Wednesday, February 13, 2008

Tantangan bagi Pemerintah Pakistan

Tewasnya Benazir Bhutto, 27 Desember lalu, memberikan sumbangan besar naiknya suhu politik di Pakistan menjelang pemilu parlemen, 18 Februari ini.

Sebelum Benazir tewas, memang, rakyat Pakistan telah menyaksikan serangkaian serangan bom bunuh diri terhadap para tokoh politik dan personel keamanan. Akan tetapi, tewasnya Benazir semakin mempertebal rasa tidak percaya masyarakat kepada pemerintah dan aparat keamanan dalam menangani masalah keamanan dan menjamin keselamatan warganya.

Banyak korban tewas dan luka. Khusus untuk tahun 2007 saja, sudah lebih dari 80 orang tewas akibat ledakan bom bunuh diri dan serangan lain. Yang terakhir terjadi hari Senin lalu. Sedikitnya 10 orang tewas dan 13 orang lainnya terluka akibat ledakan bom bunuh diri di wilayah North Waziristan. Salah satu korban tewas adalah kandidat peserta pemilu parlemen, yakni Nisar Ali Khan.
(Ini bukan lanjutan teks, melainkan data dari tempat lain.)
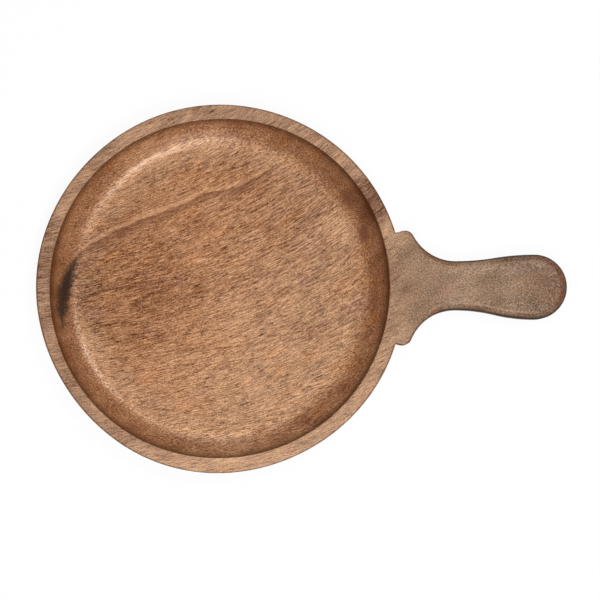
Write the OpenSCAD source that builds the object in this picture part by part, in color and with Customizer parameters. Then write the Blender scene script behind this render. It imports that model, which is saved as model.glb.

Serangan bom bunuh diri dan pembunuhan politik itu telah menebarkan ketakutan di kalangan masyarakat. Apalagi pemerintah telah meminta para pemimpin partai politik untuk tidak mengadakan pengumpulan massa, sebab akan bisa menjadi sasaran bom bunuh diri.

Persoalan lain yang membayangi pemilu parlemen mendatang adalah adanya kecemasan akan terjadinya kecurangan. Masalah ini berulang kali diteriakkan oleh para pemimpin partai oposisi. Mereka pun sudah mengancam akan turun ke jalan jika terjadi kecurangan dalam penghitungan suara hasil pemilu mendatang.

Jika kecurangan selama proses pemilu terjadi, tidak mustahil Pakistan akan terlempar ke dalam situasi yang lebih buruk lagi sebagai hasil pemilu. Selain itu, pemilu juga tidak akan melahirkan pemerintahan yang memiliki legitimasi, yang sebenarnya sangat dibutuhkan negeri itu untuk kembali bangkit.

Kecurangan juga akan mengakibatkan tidak adanya saling percaya di antara warga, yang sebetulnya sangat dibutuhkan untuk membangun konsolidasi demokrasi. Bukankah demokrasi tidak akan dapat stabil dan efektif apabila rasa percaya di antara sesama warga di kalangan elite politik tidak ada.

Di sinilah letak peran negara. Tanpa negara yang berfungsi menegakkan tatanan hukum dan ketertiban, demokrasi menjadi tidak mungkin terwujud. Pemilu pun menjadi mubazir. Oleh karena stabilitas negara-bangsa merupakan prasyarat bagi konsolidasi demokrasi.

Pada akhirnya keterbukaan, kejujuran, keadilan, dan keamanan merupakan syarat mutlak bagi pelaksanaan sebuah pemilu. Jika hal itu terjadi, pertarungan untuk memperebutkan kekuasaan dapat dilakukan di bilik-bilik suara dan tidak di jalan lewat demonstrasi.